Nel mezzo delle sue esperienze come allenatore c’è stato spazio anche per la televisione, prima come concorrente della sesta edizione dell’Isola dei Famosi, poi come opinionista per Dahlia TV e ospite fisso nel talk show Che tempo che fa con Fabio Fazio: “Il calcio mi ha deluso, io non faccio compromessi. Per me sarà una vacanza, non sarò lì per soldi” disse prima di sbarcare a Cayos Cochinos in Honduras per partecipare al reality dal quale si ritirò per un’ernia dopo diciotto giorni sull’isola. Non solo TV per il Bell’Antonio che, dopo aver passato un’adolescenza in campagna a leggere moltissimi libri, si è cimentato anche nella scrittura: prima “Io, Antonio” nel 1988 e poi, più recentemente, “Ricatto perfetto“, “Non aver paura di tirare un calcio di rigore” e “Ti racconto i campioni della Juventus. I fuoriclasse che hanno fatto la storia del club bianconero“.

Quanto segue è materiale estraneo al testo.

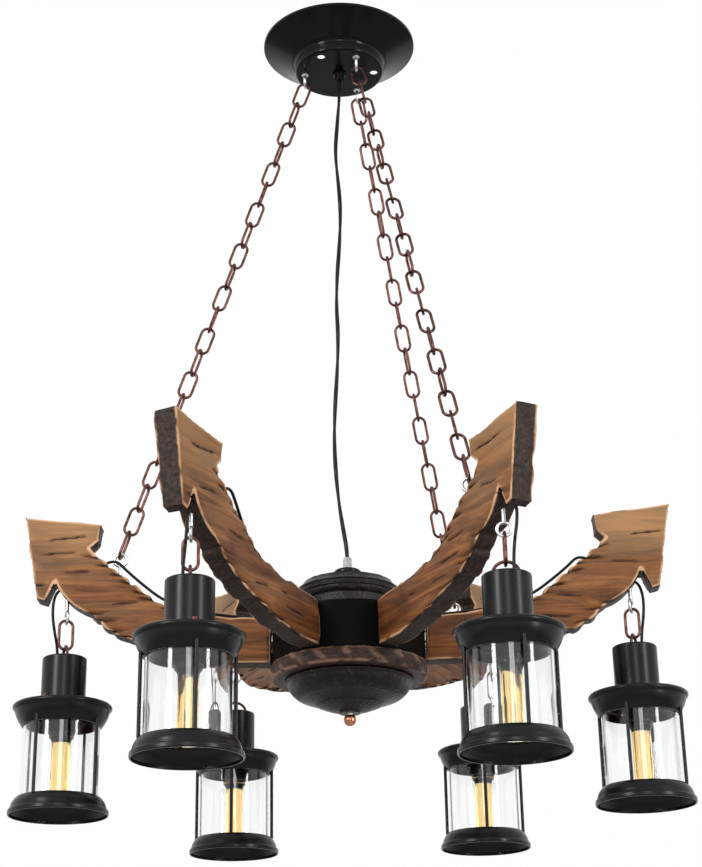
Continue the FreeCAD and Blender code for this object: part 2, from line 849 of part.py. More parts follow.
def make_wire_connectors():
    """The terminal block on the drum's floor, where the leads join the supply."""
    body = new_body("terminal_block")
    floor = sizes.plate_top + sizes.drum_wall
    sketch = new_sketch(body, "block_outline", "XY_Plane", floor)
    near = sizes.rod_radius * 5
    far = near + sizes.connector_width
    half = sizes.connector_length / 2
    outline(sketch, [(near, -half), (far, -half), (far, half), (near, half)])
    block = body.newObject("PartDesign::Pad", "block")
    block.Profile = sketch
    bind(block, "Length", sizes.connector_height)
    body.Tip = block
    middle = (near + far) / 2
    bore_down(body, "screw_wells", sizes.connector_width * 0.17,
              [(middle, half * 0.6), (middle, 0), (middle, half * -0.6)],
              floor + sizes.connector_height + 1, sizes.connector_height / 2)
    keep("wire_connectors", body, wheel)


def make_hub_fasteners():
    """The arm screws, and the two nuts on the rod."""
    solids = []
    inside = float(sizes.drum_radius - sizes.drum_wall)
    shank = float(sizes.arm_screw_radius)
    for lamp in LAMPS.values():
        for height in (sizes.arm_screw_low, sizes.arm_screw_high):
            seat = polar(inside, lamp["arm"], height)
            out = polar(1, lamp["arm"], 0)
            head = rod_between(seat - out * (1.2 * shank), seat - out * 0.15, 2 * shank)
            length = 0.7 * float(sizes.arm_screw_length)
            body = rod_between(seat - out * 1, seat + out * length, shank)
            solids.append(head.fuse(body).removeSplitter())
    bore = float(sizes.rod_radius + sizes.thread_clearance)
    height = float(sizes.nut_height)
    for base in (float(sizes.plate_top + sizes.drum_wall), float(bowl_rim) - height):
        solids.append(hex_nut(float(sizes.nut_flats), height, bore, UP * base))
    keep("hub_fasteners", loose("hub_screws_and_nuts", Part.makeCompound(solids)), wheel)


# ---------------------------------------------------------------- arms

def arm_outline():
    """The arm's outline in (out from the hub's axis, height)."""
    points = []
    for spot in ARM_SHAPE:
        place = (arm_root + arm_span * spot[0], sizes.arm_rise * spot[1])
        if len(spot) == 3:
            place += (arm_span * spot[2],)
        points.append(place)
    return points


def make_arm(name, lamp):
    """One board, sawn to an arrow head and drilled for its lead, screws and eyes."""
    body = new_body("board_" + name)
    sketch = new_sketch(body, "board_outline_" + name, "XZ_Plane")
    outline(sketch, arm_outline())
    pad = body.newObject("PartDesign::Pad", "board_pad_" + name)
    pad.Profile = sketch
    bind(pad, "Length", sizes.arm_thickness)
    pad.SideType = "Symmetric"
    body.Tip = pad
    body.Placement = turn_about_z(lamp["arm"])
    azimuth = lamp["arm"]
    upper, lower = [lead_point(lamp, LEAD_ROUTE[index]) for index in LEAD_HOLE]
    along = lower - upper
    drills = [screw_hole("arm_" + name, azimuth)]
    lead = cylinder("lead_drill_" + name, upper, along,
                    sizes.lead_radius + sizes.lead_hole_clearance, Size.of(along.Length))
    fit = sizes.eye_shank_radius + sizes.thread_clearance
    eye = cylinder("lamp_eye_drill_" + name,
                   polar(sizes.lamp_circle, azimuth, lamp_eye_height), UP, fit,
                   sizes.arm_rise * LAMP_STEM_HIGH + 1 - lamp_eye_height)
    drills.append([lead, eye])
    if lamp["chain"]:
        foot = sizes.arm_rise * CHAIN_STEM_LOW - 1
        drills.append([cylinder("chain_eye_drill_" + name,
                                polar(chain_eye_circle, azimuth, foot), UP, fit,
                                chain_eye_height - foot)])
    keep("arm_" + name, cut_away("arm_cut_" + name, body, drills), wheel)


def make_screw_eyes():
    """The screw eye under each arm, and the chain's eye on top of three of them."""
    shank = float(sizes.eye_shank_radius)
    solids = []
    for lamp in LAMPS.values():
        centre = polar(sizes.lamp_circle, lamp["arm"], lamp_eye_height)
        facing = polar(1, lamp["link"] + 90, 0)
        stem = rod_between(centre + UP * float(sizes.eye_radius),
                           polar(sizes.lamp_circle, lamp["arm"],
                                 sizes.arm_rise * LAMP_STEM_HIGH), shank)
        solids.append(eye_ring(centre, facing).fuse(stem).removeSplitter())
        if lamp["chain"]:
            centre = polar(chain_eye_circle, lamp["arm"], chain_eye_height)
            stem = rod_between(centre - UP * float(sizes.eye_radius),
                               polar(chain_eye_circle, lamp["arm"],
                                     sizes.arm_rise * CHAIN_STEM_LOW), shank)
            facing = Vector(0, 1, 0)
            solids.append(eye_ring(centre, facing).fuse(stem).removeSplitter())
    keep("arm_screw_eyes", loose("screw_eyes", Part.makeCompound(solids)), wheel)


# ---------------------------------------------------------------- lanterns

def make_link(name, lamp, place, link):
    """The one chain link between an arm's eye and the lantern's bail."""
    facing = polar(1, lamp["link"], 0)
    start = place + UP * float(link_high)
    keep("link_" + name, loose("lamp_link_" + name,
                               placed(link, frame_from(UP * -1, facing, start))))


def make_bail(name, lamp, place):
    """The half-round copper bail, peened through the cap, and the crown's thumb screw."""
    radius = float(sizes.bail_radius)
    wire = float(sizes.wire) / 2
    span = polar(radius, lamp["link"], 0)
    foot = UP * (-2.6 * float(sizes.sheet_wall))
    edges = [
        Part.LineSegment(foot - span, span * -1).toShape(),
        Part.Arc(span * -1, UP * radius, span).toShape(),
        Part.LineSegment(span, span + foot).toShape(),
    ]
    ring = Part.Wire([Part.Circle(foot - span, UP, wire).toShape()])
    bail = Part.Solid(Part.Wire(edges).makePipeShell([ring], True, False))
    spot = polar(sizes.screw_circle, lamp["screw"], crown_top)
    head = float(sizes.screw_head_radius)
    shank = float(sizes.screw_radius)
    screw = rod_between(spot - UP * (shank * 4), spot + UP * (shank * 0.8), shank)
    collar = rod_between(spot, spot + UP * (shank * 0.8), head * 0.8)
    knob = rod_between(spot + UP * (shank * 0.8), spot + UP * (shank * 3.6), head)
    solids = [bail, screw.fuse([collar, knob]).removeSplitter()]
    keep("bail_" + name, loose("bail_and_screw_" + name, Part.makeCompound(solids)),
         Placement(place, Rotation()))


def make_cap(name, lamp, place):
    """The lantern's cap, with the nipple and the lampholder that hang in it."""
    wall = sizes.sheet_wall
    edge = sizes.cap_edge
    rim = sizes.cap_radius
    cap = new_body("cap_shell_" + name)
    revolve(cap, "cap_turn_" + name, [
        (rim, -sizes.cap_height),
        (rim, -edge),
        (rim - edge, 0, edge),
        (sizes.nipple_radius + sizes.thread_clearance, 0),
        (sizes.nipple_radius + sizes.thread_clearance, -wall),
        (rim - edge, -wall),
        (rim - wall, -edge, -(edge - wall)),
        (rim - wall, -sizes.cap_height),
    ])
    fit = sizes.wire / 2 + sizes.thread_clearance
    bore_down(cap, "bail_holes_" + name, fit,
              [around(sizes.bail_radius, lamp["link"]),
               around(sizes.bail_radius, lamp["link"] + 180)], 1, wall + 2)
    bore_down(cap, "lead_hole_" + name, sizes.lead_radius + sizes.cord_clearance,
              [around(sizes.lead_offset, lead_hole_in_cap(lamp))], 1, wall + 2)
    nipple = turned("nipple_" + name, [
        (sizes.nipple_radius, sizes.holder_top),
        (sizes.nipple_radius, -wall),
        (sizes.nipple_radius, wall),
        (sizes.nipple_radius * 0.72, wall),
        (sizes.nipple_radius * 0.72, sizes.holder_top),
    ])
    socket = sizes.bulb_cap_radius + sizes.glass_clearance
    holder = turned("holder_" + name, [
        (sizes.nipple_radius * 0.8, sizes.holder_top),
        (holder_radius, sizes.holder_top),
        (holder_radius, sizes.holder_bottom),
        (socket, sizes.holder_bottom),
        (socket, sizes.holder_bottom + sizes.bulb_cap_length),
        (sizes.nipple_radius * 0.8, sizes.holder_bottom + sizes.bulb_cap_length),
    ])
    keep("cap_" + name, group("cap_group_" + name, [cap, nipple, holder]),
         Placement(place, Rotation()))


def make_cage(name, lamp, place):
    """The lantern's frame: crown dish, four rods brazed on outside it, bell-shaped base."""
    wall = sizes.sheet_wall
    rim = crown_radius
    mouth = sizes.crown_mouth_radius
    flare = sizes.crown_flare
    top = crown_top
    low = crown_low
    bead = sizes.crown_depth / 6
    outside = [
        (mouth, low),
        (rim - flare * 0.24, top - bead * 2, mouth),
        (rim - flare * 0.08, top - bead * 1.55),
        (rim, top - bead, flare * 0.3),
        (rim - flare * 0.2, top - bead * 0.32, flare * 0.3),
        (rim - flare * 0.6, top - bead * 0.26),
        (sizes.screw_circle + sizes.screw_head_radius, top),
    ]
    fit = holder_radius + sizes.glass_clearance
    crown = new_body("crown_body_" + name)
    revolve(crown, "crown_" + name, [
        (fit, top),
        (fit, top - wall),
        (sizes.screw_circle + sizes.screw_head_radius, top - wall),
        (rim - flare * 0.3, top - bead * 0.5 - wall),
        (rim - wall - flare * 0.06, top - bead),
        (rim - wall - flare * 0.2, top - bead * 1.8),
        (mouth - wall, low, -mouth),
    ] + outside)
    bore_down(crown, "screw_hole_" + name, sizes.screw_radius + sizes.thread_clearance,
              [around(sizes.screw_circle, lamp["screw"])], top + 2, sizes.crown_depth / 3)
    skirt = base_radius
    neck = sizes.base_mouth_radius
    swell = sizes.base_flare
    tall = sizes.base_height
    head = sizes.base_top
    foot = sizes.base_top - tall
    ledge = neck - swell * 0.85
    shell = [
        (skirt - swell * 0.07, foot),
        (skirt, foot + tall * 0.08, swell * 0.2),
        (skirt, foot + tall * 0.2),
        (skirt - swell * 0.19, foot + tall * 0.31, swell * 0.23),
        (skirt - swell * 0.27, head - tall * 0.57),
        (neck, head, swell * 2.05),
    ]
    base = turned("base_" + name, shell + [
        (ledge, head),
        (ledge, head - wall),
        (neck - wall, head - wall),
        (skirt - swell * 0.41, head - tall * 0.57, -(swell * 1.93)),
        (skirt - wall - swell * 0.05, foot + tall * 0.17),
        (skirt - wall - swell * 0.05, foot),
    ])
    solid_crown = turned("crown_form_" + name, [(0, top), (0, low)] + outside)
    solid_base = turned("base_form_" + name, [(0, foot)] + shell + [(0, head)])
    rods = []
    for quarter in range(4):
        spot = polar(cage_rod_circle, lamp["screw"] + 90 * quarter, sizes.base_top - 1)
        rods.append(cylinder("rod_{}_{}".format(quarter, name), spot, UP,
                             sizes.cage_rod_radius,
                             low + sizes.crown_depth * 0.26 - (sizes.base_top - 1)))
    rods = cut_away("rods_" + name, group("rod_group_" + name, rods),
                    [[solid_crown, solid_base]])
    keep("cage_" + name, group("cage_group_" + name, [crown, base, rods]),
         Placement(place, Rotation()))


def make_glass(name, place):
    """The open glass cylinder, standing on the base's ledge."""
    outer = glass_radius
    inner = outer - sizes.glass_wall
    body = turned("glass_tube_" + name, [
        (outer, sizes.base_top),
        (outer, sizes.glass_top),
        (inner, sizes.glass_top),
        (inner, sizes.base_top),
    ])
    keep("glass_" + name, body, Placement(place, Rotation()))


def make_bulb(name, place):
    """The tubular filament bulb: screw cap and glass."""
    cap = sizes.bulb_cap_radius
    top = sizes.holder_bottom + sizes.bulb_cap_length - sizes.wire_gap
    low = sizes.holder_bottom - sizes.bulb_cap_length * 0.18
    glass = sizes.bulb_radius
    screw_cap = turned("bulb_cap_" + name, [
        (0, top),
        (0, low),
        (cap, low),
        (cap, top - cap * 0.4),
        (cap * 0.45, top),
    ])
    end = sizes.bulb_end
    envelope = turned("bulb_glass_" + name, [
        (0, low),
        (0, end),
        (glass * 0.68, end + glass * 0.21, glass * 1.5),
        (glass, end + glass * 0.85, glass * 0.85),
        (glass, low - glass * 0.64),
        (cap * 0.95, low, -(glass * 1.28)),
    ])
    keep("bulb_" + name, group("bulb_group_" + name, [screw_cap, envelope]),
         Placement(place, Rotation()))


# ---------------------------------------------------------------- assembly

def build():
    make_canopy()
    make_canopy_eye_bolts()
    make_canopy_grip()
    link = stadium_link()
    make_chains(link)
    make_supply_cord()
    make_hub_dome()
    make_hub_drum()
    make_hub_plate()
    make_hub_bowl()
    make_hub_finial()
    make_hub_rod()
    make_hub_grip()
    make_hub_fasteners()
    make_wire_connectors()
    make_leads()
    make_screw_eyes()
    for name, lamp in LAMPS.items():
        make_arm(name, lamp)
        place = polar(sizes.lamp_circle, lamp["arm"], wheel_z)
        make_link(name, lamp, place, link)
        make_bail(name, lamp, place)
        make_cap(name, lamp, place)
        make_cage(name, lamp, place)
        make_glass(name, place)
        make_bulb(name, place)
    doc.recompute()


def check_and_save():
    """Stop on anything that failed to build; otherwise write one file for each node."""
    for item in doc.Objects:
        if "Invalid" in item.State or "Error" in item.State:
            raise RuntimeError("{} failed to build: {}".format(item.Label, item.State))
    os.makedirs("parts", exist_ok=True)
    for label, item in nodes.items():
        if item.Shape.isNull() or not item.Shape.isValid():
            raise RuntimeError("{} has no valid shape".format(label))
        item.Shape.exportStep(os.path.join("parts", label + ".step"))
    print("{} nodes, wheel datum at {:.2f}".format(len(nodes), wheel_z))


build()
check_and_save()
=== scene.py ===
import bpy
import bmesh
import math
import numpy as np
from mathutils import Matrix, Vector


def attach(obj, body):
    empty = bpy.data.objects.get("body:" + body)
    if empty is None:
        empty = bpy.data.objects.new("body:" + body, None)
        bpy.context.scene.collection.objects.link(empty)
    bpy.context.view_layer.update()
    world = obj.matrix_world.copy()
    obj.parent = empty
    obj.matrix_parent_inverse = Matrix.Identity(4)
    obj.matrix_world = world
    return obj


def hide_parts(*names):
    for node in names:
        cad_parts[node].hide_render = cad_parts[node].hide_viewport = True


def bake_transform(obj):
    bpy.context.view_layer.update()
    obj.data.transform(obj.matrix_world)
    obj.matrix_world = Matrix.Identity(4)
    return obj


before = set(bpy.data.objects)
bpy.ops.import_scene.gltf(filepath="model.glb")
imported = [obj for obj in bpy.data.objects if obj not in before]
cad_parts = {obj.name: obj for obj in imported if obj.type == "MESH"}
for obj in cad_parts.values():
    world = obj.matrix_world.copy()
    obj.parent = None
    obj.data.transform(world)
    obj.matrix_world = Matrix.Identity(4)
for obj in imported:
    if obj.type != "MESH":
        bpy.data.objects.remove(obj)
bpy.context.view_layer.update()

# Places are in metres from the ceiling, under the canopy's middle, unless they say otherwise.
MM = 0.001
WHEEL_Z = -0.729385         # the wheel's datum, level with the caps' tops
LAMP_R = 0.290              # how far out the lanterns hang
# Each lantern's azimuth and that of its link, in degrees.
LAMPS = {
    "right": (0.0, 70.0),
    "rear_right": (60.0, 90.0),
    "rear_left": (118.0, 0.0),
    "left": (180.0, 110.0),
    "front_left": (242.0, 95.0),
    "front_right": (300.0, 0.0),
}


# ------------------------------------------------------------------ helpers

NOISE_CELLS = 32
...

Anche se il movimento non era in salute come oggi, Cabrini è nella storia della nazionale femminile come uno dei più longevi CT di sempre, alle spalle dei soli Pietro Ghedin, Milena Bartolini e Amedeo Amadei
Un antidivo
Nel complesso, potremmo considerare Cabrini quasi un antidivo, facendo un paragone con i calciatori patinati dei nostri tempi: impossibile da mettere sullo stesso livello mediatico con calciatori tatuati, dai capelli ingellati, perennemente impegnati in storie e storielle con l’influencer di turno. Con molta sincerità e umiltà tipica della zona in cui è cresciuto dichiarò: “Essere bello mi è pure servito, sono stato il primo calciatore a fare pubblicità, però ho sempre saputo gestirmi, poteva arrivare anche la donna più bella del mondo nuda ma se c’era la partita non la guardavo neppure“.

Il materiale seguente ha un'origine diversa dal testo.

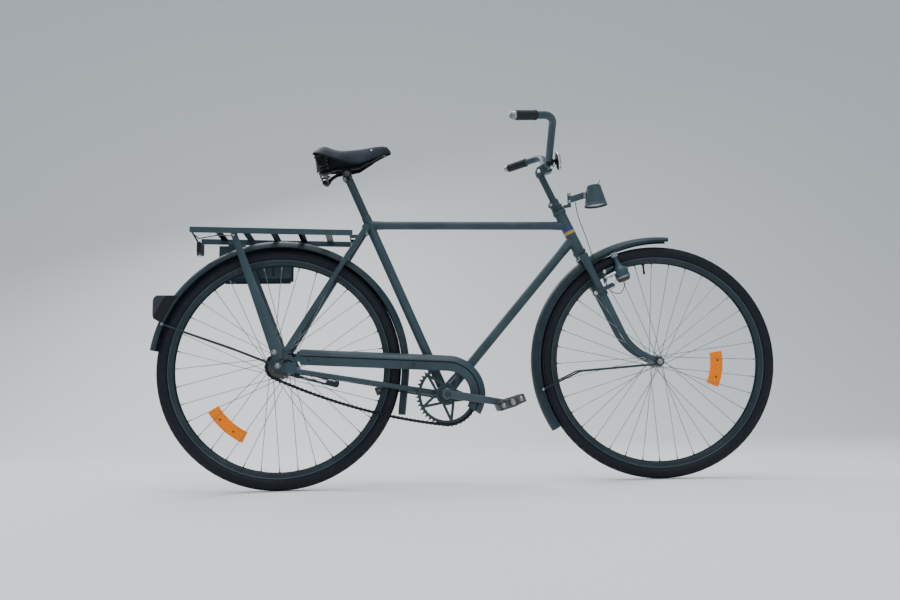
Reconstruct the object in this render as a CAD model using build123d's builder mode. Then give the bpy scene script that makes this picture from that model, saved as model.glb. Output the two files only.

Solo nel pieno della sua notorietà i calciatori iniziavano a essere considerati dei veri e propri vip: “Quando andavamo in trasferta, appena scendevo dal pullman le ragazzine mi tiravano l’oro come se fossi un santo, una volta mi hanno quasi levato i vestiti di dosso“. All’inizio abbastanza contrariato per il soprannome di Bell’Antonio, tratto dal nome del protagonista del libro di Vitaliano Brancati, voleva solo essere Antonio oppure il Cabro come diminutivo del suo cognome e pensare a giocare a calcio.

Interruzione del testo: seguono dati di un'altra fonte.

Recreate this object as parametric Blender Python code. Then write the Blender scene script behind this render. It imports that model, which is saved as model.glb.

Nel 1983 spezzò il cuore di milioni di italiane sposando la diciottenne romagnola Consuelo Benzi, una ragazza per nulla famosa e dalla quale ebbe due figli: Martina nel 1984 ed Edoardo nel 1988, due ragazzi sempre molto lontani dai riflettori. Nel 1999 la coppia divorziò prima che Antonio conoscesse Marta Sannito, di 18 anni più giovane, ragazza abruzzese che sarebbe diventata la sua seconda moglie. I due si definiscono una sorta di “Sandra e Raimondo” anche se il Bell’Antonio si reputa più pacato e con meno voglia di litigare rispetto alla gioventù e all’alba dei 67 anni è un giovanile nonno di Leonardo e Ludovica, figli della primogenita Martina.
Oggi Antonio Cabrini lavora come mental coach, è presidente degli Azzurri Legends della FIGC e, al netto degli impegni familiari, ha ancora molto tempo da dedicare a tutte le letterine inviate nel corso degli anni dalle sue ammiratrici, retaggio di un’epoca in cui gli amori giovanili erano contrassegnati dalla fantasia e da una sorta di purezza che forse oggi si è persa: “Ne ricevevo talmente tante che le poste ci regalarono il timbro. Ne ho ancora cinque sacchi da leggere, prima era mia madre che rispondeva alle ammiratrici. Arrivava di tutto: trecce, biancheria intima, ciocche di capelli, anelli e fotografie“.